He atado dulcemente mi vida a los libros. Desde pequeñita. Recuerdo el primer libro que mi mamá me compró para que “leyera sola”: uno con tapitas que levantabas descubriendo los animalitos.
Ella se encargó de nutrir y ensanchar mi amor por los libros. Primero fue la biblioteca Robin Hood, heredada de mis abuelos. Amaba por sobre todas las cosas el olor a aserrín de esas hojas ya marrones. Louisa May Alcott, Mark Twain, Jack London. Ésas eran mis lecturas. Me encerraba en la pieza, dejando el sol afuera, y me entregaba enteramente al texto, de una forma que ya no fui capaz siendo adolescente ni adulta.
Los devoraba. Mi mamá entonces tuvo que hacerme socia de la Biblioteca Moreno. La oferta de libros para chicos en los 80, exceptuando la colección Elige tu propia aventura, no era muy buena.
A los doce o trece años empecé a ir a las librerías sola y compraba cosas que ahora me parecen infumables: Poldy Bird, Richard Bach, Leo Buscaglia.
Más tarde vinieron García Márquez, Benedetti, Cortázar, Galeano, Sábato. Mi mamá era fanática de Stephen King y también leí unos cuantos libros de él.
Sólo de grande, pasados los 20, empecé a leer las mismas cosas que leo ahora: autores angloparlantes y argentinos contemporáneos, poesía de los 90 para adelante, algunos clásicos.
Y también, gracias a un trabajo maravilloso que obtuve a los 28, me hice una gran consumidora de libros para chicos.
El día que me aceptaron para trabajar en el proyecto Familias y Nutrición quizá sea el más importante de mi vida. Estaban buscando gente para el equipo técnico provincial de un proyecto de la Nación en torno al desarrollo infantil integral. Necesitaban un referente en Lectura.
Ahí fui yo a la entrevista, con mi poca experiencia y mis gigantescas ganas, y éstas últimas resultaron convincentes.
El proyecto me abrió un camino de vida. Por seis años, recorrí los pueblitos de la provincia, implantando bibliotecas de literatura infantil y capacitando a facilitadores para que contagiaran a los chicos el gusto por leer.
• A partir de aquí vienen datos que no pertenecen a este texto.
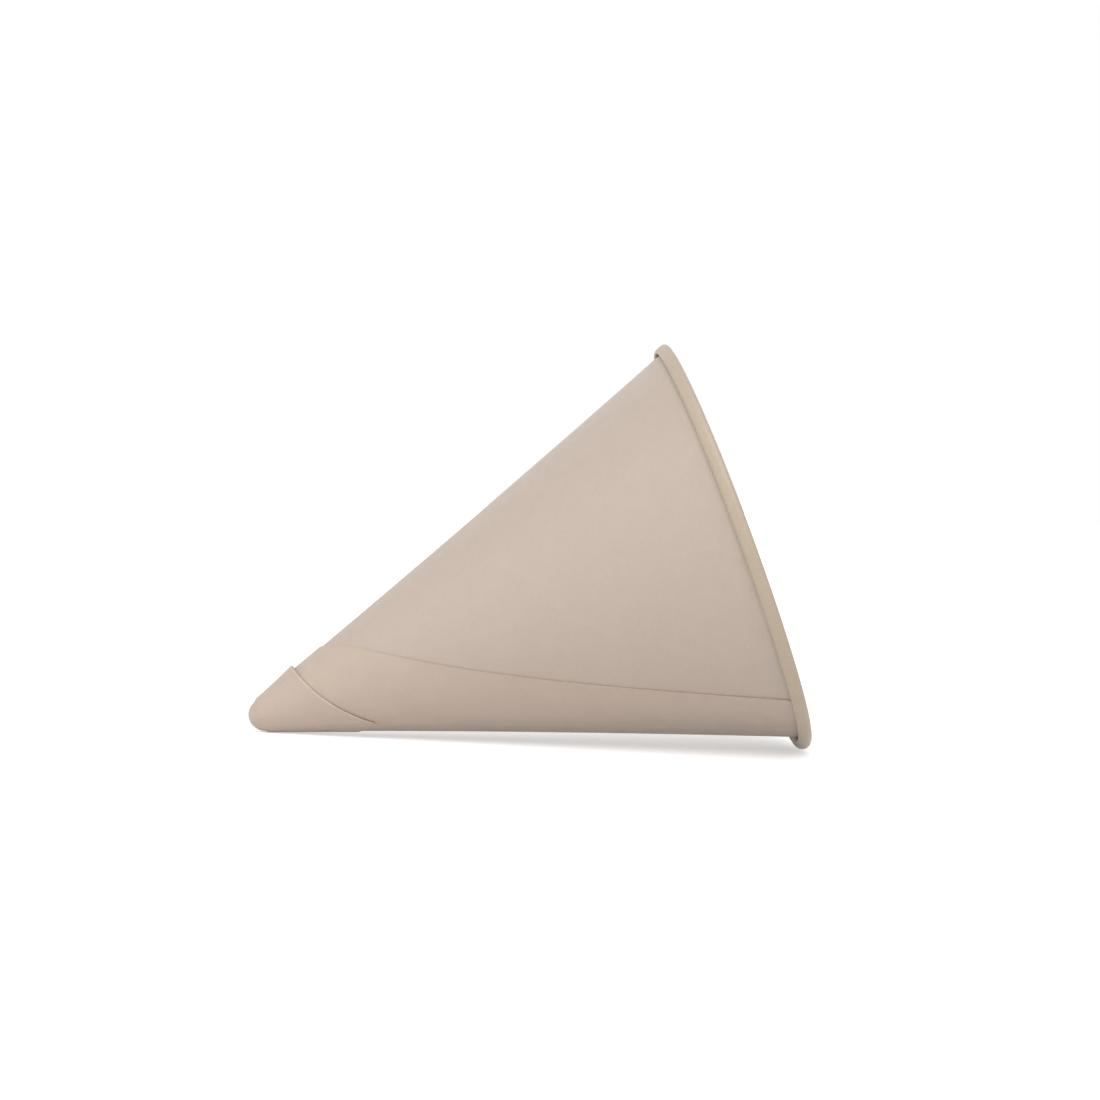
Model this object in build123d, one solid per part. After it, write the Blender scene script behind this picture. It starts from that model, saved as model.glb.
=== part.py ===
from build123d import *
import os
from math import acos, asin, atan, atan2, cos, degrees, exp, hypot, radians, sin, tan

# A cone paper cup, wound from one sheet of thin paper and glued along a slanting lap,
# with a wrapped tip and an outward rolled rim.
# It is drawn tip down on the Z axis, and laid on its side at the end.
# Lengths are in millimetres, and turns about the axis are in degrees.
# Turn 0 is the side that the cup lies on.

# The sheet
paper = 0.2

# The wall, a cone that flares a little towards the mouth
cup_height = 88.9
mouth_radius = 34.8
tip_radius = 1.8
wall_bow = 0.4

# The closed tip, where the plies end in a blunt nose
nose_height = 2.2
tip_depth = 1.1
nose_inset = 0.06
nose_overlap = 1.0

# The rolled rim, and the stiffer and fatter stretch where the lap is rolled in
roll_length = 2.3
roll_proud = 1.15
lap_roll_proud = 2.5
roll_gap = 0.05
roll_turn_in = 15.0
roll_dent = 0.07
swell_turn = 8.0
swell_half_turn = 50.0

# The slanting lap. Its outer edge is a straight cut of the flat sheet that passes
# the sheet's centre at this distance, nearest to it at this turn
seam_distance = 18.5
seam_foot_turn = -265.8
seam_under_roll = 0.35

# The sheet's inner edge, and the ramp by which the next ply steps down past it
inner_edge_turn = 18.0
ramp_turn = 3.0
groove_end = 3.0

# The tail of the sheet, which wraps the tip and stands off at its edge
tail_distance = 15.75
tail_foot_turn = -193.3
tail_end_turn = -290.0
tail_taper = 2.0
tail_lift = 0.4
tail_lift_turn = -178.0
tail_lift_half_turn = 75.0

# Spacing of the sections round the cup, and of the points up a section
section_step = 12.0
face_spans = 8
curl_spans = 16

# What follows from these sizes
roll_centre_z = cup_height - roll_length / 2
roll_reach = (roll_length - paper) / 2
mean_slope = (mouth_radius - tip_radius) / roll_centre_z
mean_angle = atan(mean_slope)
apex_z = -tip_radius / mean_slope


def wall_radius(z):
    """Radius of the single wall's outer face at a height."""
    share = z / roll_centre_z
    return tip_radius + mean_slope * z - 4 * wall_bow * share * (1 - share)


def wall_slope(z):
    """Growth of that radius for each millimetre of height."""
    return mean_slope - 4 * wall_bow * (1 - 2 * z / roll_centre_z) / roll_centre_z


mouth_angle = atan(wall_slope(roll_centre_z))


def turned(radius, z, turn):
    """Point at a radius and a height, turned about the axis."""
    return (radius * cos(radians(turn)), radius * sin(radians(turn)), z)


def on_wall(z, offset, turn):
    """Point off the single wall's outer face, by an offset that is positive outwards."""
    return turned(wall_radius(z) + offset / cos(mean_angle), z, turn)


def face_points(low, high, offset, turn):
    """Points up a face of the wall; the offset is a function of the height."""
    heights = [low + (high - low) * i / face_spans for i in range(face_spans + 1)]
    return [on_wall(z, offset(z), turn) for z in heights]


def by_roll(along, away, turn):
    """Point along the wall and away from its outer face, counted from the middle of the roll."""
    radius = mouth_radius + along * sin(mouth_angle) + away * cos(mouth_angle)
    z = roll_centre_z + along * cos(mouth_angle) - away * sin(mouth_angle)
    return turned(radius, z, turn)


def roll_height(turn):
    """How far the roll stands proud of the wall."""
    away = (turn - swell_turn + 180) % 360 - 180
    if abs(away) >= swell_half_turn:
        return roll_proud
    swell = cos(radians(90 * away / swell_half_turn)) ** 2
    return roll_proud + (lap_roll_proud - roll_proud) * swell


def curl_points(turn, side):
    """Points round one side of the curled paper, from the wall out and back to its cut edge."""
    proud = roll_height(turn)
    rest = 1.5 * paper + roll_gap
    front = proud / 2
    rear = (proud - paper / 2 - rest) / 2
    points = []
    for i in range(curl_spans + 1):
        angle = -90 + (360 + roll_turn_in) * i / curl_spans
        c, s = cos(radians(angle)), sin(radians(angle))
        lift = front if angle < 90 else rear
        centre = front - paper / 2 if angle < 90 else rest + rear
        dent = roll_dent * exp(-(((angle - 90) / 28) ** 2))
        size = hypot(lift * c, roll_reach * s)
        along = roll_reach * c + side * lift * c / size
        away = centre + lift * s - dent + side * roll_reach * s / size
        points.append(by_roll(along, away, turn))
    return points


def closed_outline(lines):
    """Closed wire through lines of points, each joined to the next by a straight edge if they part."""
    edges = []
    for line, following in zip(lines, lines[1:] + lines[:1]):
        edges.append(Spline(line) if len(line) > 2 else Line(line))
        if (Vector(*line[-1]) - Vector(*following[0])).length > paper / 100:
            edges.append(Line(line[-1], following[0]))
    return Wire(edges)


def cup_section(turn, seam_z):
    """Section of the wall and the roll, with two plies below the seam."""
    under_roll = roll_centre_z - roll_length / 2
    outside = curl_points(turn, paper / 2)
    inside = curl_points(turn, -paper / 2)
    inner_face = face_points(nose_height, under_roll, lambda z: -paper, turn)
    upper_face = face_points(seam_z, roll_centre_z, lambda z: 0, turn)[:-1]
    lower_face = face_points(nose_height, seam_z, lambda z: paper, turn)
    return closed_outline(
        [inner_face + outside[:1], outside, inside[::-1], inside[:1] + upper_face[::-1], lower_face[::-1]]
    )


def ramp_section(turn, seam_z, shift):
    """Section where the plies step past the sheet's inner edge, shifted outwards by up to one ply."""
    under_roll = roll_centre_z - roll_length / 2
    outside = curl_points(turn, paper / 2)
    inside = curl_points(turn, -paper / 2)

    def inner_offset(z):
        return -paper + shift * min(1, max(0, (under_roll - z) / groove_end))

    inner_face = face_points(nose_height, under_roll, inner_offset, turn)
    lap_top = roll_centre_z - seam_under_roll
    upper_face = face_points(seam_z, lap_top, lambda z: shift, turn)
    lower_face = face_points(nose_height, seam_z, lambda z: paper + shift, turn)
    stub = [inside[0], on_wall(lap_top, 0, turn)]
    return closed_outline(
        [inner_face + outside[:1], outside, inside[::-1], stub, upper_face[::-1], lower_face[::-1]]
    )


def slant_at(z):
    """Distance from the sheet's centre to a place on the wall, along the paper."""
    return (z - apex_z) / cos(mean_angle)


def edge_height(turn, distance, foot_turn):
    """Height at which a straight cut edge of the sheet crosses a turn about the axis."""
    bearing = radians(turn - foot_turn) * sin(mean_angle)
    return apex_z + distance / cos(bearing) * cos(mean_angle)


def seam_rim_turn():
    """Turn at which the lap's outer edge has run under the roll."""
    bearing = acos(seam_distance / slant_at(roll_centre_z - seam_under_roll))
    return seam_foot_turn + degrees(bearing) / sin(mean_angle)


def turns_between(first, last):
    """Evenly spaced turns from first to last."""
    count = int((last - first) / section_step) + 1
    return [first + (last - first) * i / count for i in range(count + 1)]


def wound_wall():
    """The wall and roll in three stretches: below the slanting seam, along the full lap, and past it."""
    rim_turn = seam_rim_turn()
    start = inner_edge_turn + ramp_turn - 360
    lap_top = roll_centre_z - seam_under_roll
    slanting = [
        cup_section(t, edge_height(t, seam_distance, seam_foot_turn)) for t in turns_between(start, rim_turn)
    ]
    full = [cup_section(t, lap_top) for t in turns_between(rim_turn, inner_edge_turn)]
    ramp = [
        ramp_section(t, edge_height(t - 360, seam_distance, seam_foot_turn), shift)
        for t, shift in [(inner_edge_turn, paper), (inner_edge_turn + ramp_turn, paper / 20)]
    ]
    return [Solid.make_loft(slanting), Solid.make_loft(full), Solid.make_loft(ramp, ruled=True)]


def nose_ball(offset, lowest):
    """Radius of the ball that closes a face of the wall, and the height at which it runs into it."""
    angle = atan(wall_slope(0))
    start = tip_radius + offset / cos(mean_angle) + lowest * tan(angle)
    ball = start * cos(angle) / (1 - sin(angle))
    return ball, lowest + ball * (1 - sin(angle))


def ball_point(ball, lowest, rise):
    """Point on a ball that rests on the axis at its lowest point, at an angle below its middle."""
    return (ball * cos(rise), 0, lowest + ball * (1 - sin(rise)))


def nose():
    """The blunt tip, a little inside the plies that end round it."""
    outer_ball, outer_low = nose_ball(paper - nose_inset, 0)
    inner_ball, inner_low = nose_ball(nose_inset - paper, tip_depth)
    top = inner_low + nose_overlap
    side = atan(wall_slope(0))
    part_way = (side + radians(90)) / 2
    outer_face = face_points(outer_low, top, lambda z: paper - nose_inset, 0)
    inner_face = face_points(inner_low, top, lambda z: nose_inset - paper, 0)
    outer_face[0] = ball_point(outer_ball, 0, side)
    inner_face[0] = ball_point(inner_ball, tip_depth, side)
    section = [
        ThreePointArc((0, 0, 0), ball_point(outer_ball, 0, part_way), outer_face[0]),
        Spline(outer_face),
        Line(outer_face[-1], inner_face[-1]),
        Spline(inner_face[::-1]),
        ThreePointArc(inner_face[0], ball_point(inner_ball, tip_depth, part_way), (0, 0, tip_depth)),
        Line((0, 0, tip_depth), (0, 0, 0)),
    ]
    return revolve(Face(Wire(section)), Axis.Z)


def lift_at(turn):
    """How far the tail's edge stands off the cup."""
    away = abs(turn - tail_lift_turn) / tail_lift_half_turn
    return tail_lift * cos(radians(90 * min(1, away))) ** 2


def tail_section(turn):
    """Section of the sheet's tail, from the nose to its edge, which lifts off near that edge."""
    if turn > tail_corner_turn():
        edge_z = edge_height(turn, seam_distance, seam_foot_turn + 360)
    else:
        edge_z = edge_height(turn, tail_distance, tail_foot_turn)
    lift = lift_at(turn)

    def under(z):
        share = (z - nose_height) / (edge_z - nose_height)
        return paper / 2 + (lift + paper / 2) * share**2

    def over(z):
        share = (z - nose_height) / (edge_z - nose_height)
        full = 2 * paper + lift * share**2
        return full - paper / 2 * max(0, 1 - (z - nose_height) / tail_taper) ** 2

    inner = face_points(nose_height, edge_z, under, turn)
    outer = face_points(nose_height, edge_z, over, turn)
    return closed_outline([inner, outer[::-1]])


def tail_corner_turn():
    """Turn at which the two cut edges of the sheet meet in the tail's corner."""
    turn = inner_edge_turn
    seam_foot = seam_foot_turn + 360
    while edge_height(turn, seam_distance, seam_foot) < edge_height(turn, tail_distance, tail_foot_turn):
        turn -= 0.25
    return turn


def tail():
    """The sheet's last turn, round the tip."""
    corner = tail_corner_turn()
    past_seam = [tail_section(t) for t in turns_between(corner, inner_edge_turn)]
    wrap = [tail_section(t) for t in turns_between(tail_end_turn, corner)]
    return [Solid.make_loft(past_seam), Solid.make_loft(wrap)]


def lean():
    """Angle between the axis and the floor when the cup lies on its roll and its nose."""
    ball = nose_ball(paper - nose_inset, 0)[0]
    roll_away = lap_roll_proud / 2 - paper / 2
    roll_side = mouth_radius + roll_away * cos(mouth_angle)
    roll_z = roll_centre_z - roll_away * sin(mouth_angle)
    roll_radius = (lap_roll_proud + paper) / 2
    span = hypot(roll_side, roll_z - ball)
    return atan2(roll_side, roll_z - ball) + asin((roll_radius - ball) / span)


def lay_down(cup):
    """Turn the cup onto its lapped side, mouth towards +X, and centre its box over the origin."""
    lying = Rotation(0, 90 - degrees(lean()), 0) * cup
    box = lying.bounding_box()
    middle = box.center()
    return Pos(-middle.X, -middle.Y, -box.min.Z) * lying


def cone_cup():
    """The whole cup as one solid."""
    first, *others = wound_wall()
    wall = first.fuse(*others, glue=True)
    return wall.fuse(nose())


os.makedirs("parts", exist_ok=True)
export_step(lay_down(cone_cup()), "parts/cone_cup.step")
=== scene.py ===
import math

import bmesh
import bpy
import numpy as np
from mathutils import Matrix, Vector


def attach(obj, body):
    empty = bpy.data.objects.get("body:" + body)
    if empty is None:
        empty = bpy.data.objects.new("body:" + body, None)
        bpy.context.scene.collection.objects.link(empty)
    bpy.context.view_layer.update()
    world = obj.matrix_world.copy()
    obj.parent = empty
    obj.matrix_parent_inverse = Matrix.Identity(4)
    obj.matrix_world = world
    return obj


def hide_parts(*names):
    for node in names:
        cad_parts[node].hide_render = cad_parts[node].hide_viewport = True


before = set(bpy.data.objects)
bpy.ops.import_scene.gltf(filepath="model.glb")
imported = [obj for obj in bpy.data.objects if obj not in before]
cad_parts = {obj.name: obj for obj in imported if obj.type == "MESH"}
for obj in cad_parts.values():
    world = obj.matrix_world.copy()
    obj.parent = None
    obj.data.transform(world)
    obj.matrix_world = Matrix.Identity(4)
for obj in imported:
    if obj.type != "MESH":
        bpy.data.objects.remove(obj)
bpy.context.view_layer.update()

# A cone paper cup, wound from one thin sheet, lying on its side.
# Its section is drawn in millimetres, tip down on an axis, for each turn about that axis.
# Turn 0 is the side that it lies on, and turn -90 faces the camera. Blender's units are metres.

MM = 0.001

# The sheet and the wall, as in the CAD model
PAPER = 0.2
CUP_HEIGHT = 88.9
MOUTH_RADIUS = 34.8
TIP_RADIUS = 1.8
WALL_BOW = 0.4

# The closed tip, where the plies end one after the other round a blunt nose
TIP_DEPTH = 1.1
NOSE_INSET = 0.06
PLY_END_Z = 1.7
PLY_END_SPREAD = 0.7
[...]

Cuando fui a buscar los libros con los que trabajaría, me dieron cuatro cajas. Las espié en el remis camino a casa. Y cuando llegué, desparramé los 200 libros por todo el piso. Eran libros hermosos, perfectos. Portales a otra vida. En todos los años que yo había dejado de leer literatura infantil, el mundo editorial de los libros para niños se había transformado y ahora traían ilustraciones maravillosas, que tejían junto a las palabras textos profundos, bellos, inquietantes, irónicos, tiernos, divertidos, irreverentes.